The city Dept. of Enviromental Protection is kicking off its annual beach cleanup program and is looking for volunteers.
Photo by Christina Santucci
By Mark Hallum

The city Department of Environmental Protection is looking for volunteers to monitor garbage on the waterways of Queens this summer in the interest of protecting wildlife, such as turtles, birds and fish.

Those who contact Volunteer Beach Floatable Program Coordinator Robert Gans will only be expected to devote 20 minutes of their time per week after high tide to watching the shorelines of Queens from Newtown Creek to Alley Creek and report back to DEP about where to target clean-up efforts.

What are “floatables”? It’s exactly what it sounds like — waterborne garbage that floats, ending up on beaches. It includes styrofoam, balloons and fishing line as well as raw sewage and medical waste.

“You do not have to pick up or touch anything. To become a monitor, you just need to record the various types of debris on your favorite beach or surrounding waters, once each week during the season,” Gans said. “Water pollution and trash is one of the most important problems affecting our watershed of the Long Island Sound between Alley Creek and Newtown Creek. Floatables are really important to be monitored and we serve as a first alert for the city.”

Gans, who grew up in Beachhurst, remembers better days for the city’s waterways. He recalled keeping a motorboat near his home, with swimming and fishing regular activities.

But now, signs warn of the potential danger in the water due to environmental concerns. These issues often restrict people from enjoying the coastline along some stretches.
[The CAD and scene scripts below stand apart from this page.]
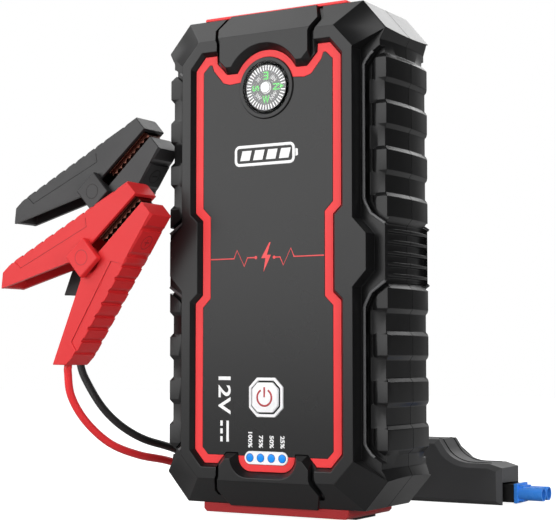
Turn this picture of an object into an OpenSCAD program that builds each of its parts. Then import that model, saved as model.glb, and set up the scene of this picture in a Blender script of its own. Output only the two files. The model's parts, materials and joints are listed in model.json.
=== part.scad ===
// Jump starter pack for a car: a ribbed battery case with a compass, a power button and a charge
// gauge, and a set of jump leads with two spring clamps, a control box and a two-pole plug.
// X is the width, Y the depth with the face towards -Y, Z points up. The pack stands on Z = 0.

/* [Case] */
// Height of the black case, without its end plates
frame_h = 190; // [180:1:220]
// Width of the case at the front edges of its flanks
frame_w = 97.4; // [95:0.2:110]
// Depth of the case from face to back
frame_d = 51.2; // [50:0.2:60]
// Wall of the case
wall = 2.4; // [1.8:0.1:3]
// How far the flanks bulge at mid depth
crown = 1.3; // [0.8:0.1:2.5]
// Width cut off each corner
corner_w = 9.6; // [7:0.1:12]
// Height cut off each corner
corner_h = 11.3; // [9:0.1:14]
// Half width of the raised face
face_hw = 38; // [36:0.1:39]
// How far the flank ledges lie behind the face
ledge_set = 8.2; // [7.5:0.1:9]
// Height of the sloped band along each end of the face
bevel_h = 9.8; // [8:0.1:12]
// Depth of that band
bevel_d = 7.4; // [6:0.1:9]
// How far the middle of each end stands proud of the face
block_rise = 1.1; // [0.6:0.1:1.6]
// Width of the groove on each side of that middle
end_groove_w = 1.8; // [1.2:0.1:2.2]
// Depth of that groove
end_groove_d = 1.5; // [1:0.1:1.6]
// Half width of the shoulders at mid height
shoulder_hw = 43.6; // [41:0.1:44.5]

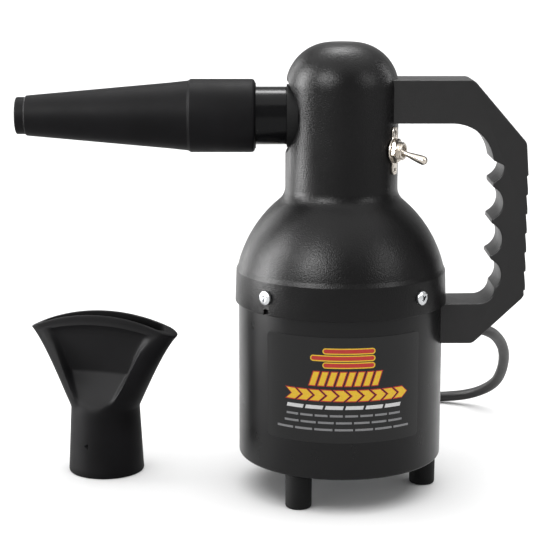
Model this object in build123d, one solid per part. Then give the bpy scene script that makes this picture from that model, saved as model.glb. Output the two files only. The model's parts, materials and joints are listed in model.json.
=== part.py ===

In fact, this is nothing new in most parts of the city as garbage pollutes beaches and waterways, endangering the well-being of marine life and humans alike.

Since 1998, Gans has been gathering a network of volunteers to help combat the problem of garbage on New York City beaches.

Volunteers will be given all materials necessary to monitor waterways, including letters of authorization and acknowledgement, Gans said.

Little Bay Park, Fort Totten, Douglaston, Alley Creek and Bayside Marina are key waterfronts, as well as College Point, Newtown Creek and the Whitestone Bridge Park, Gans said.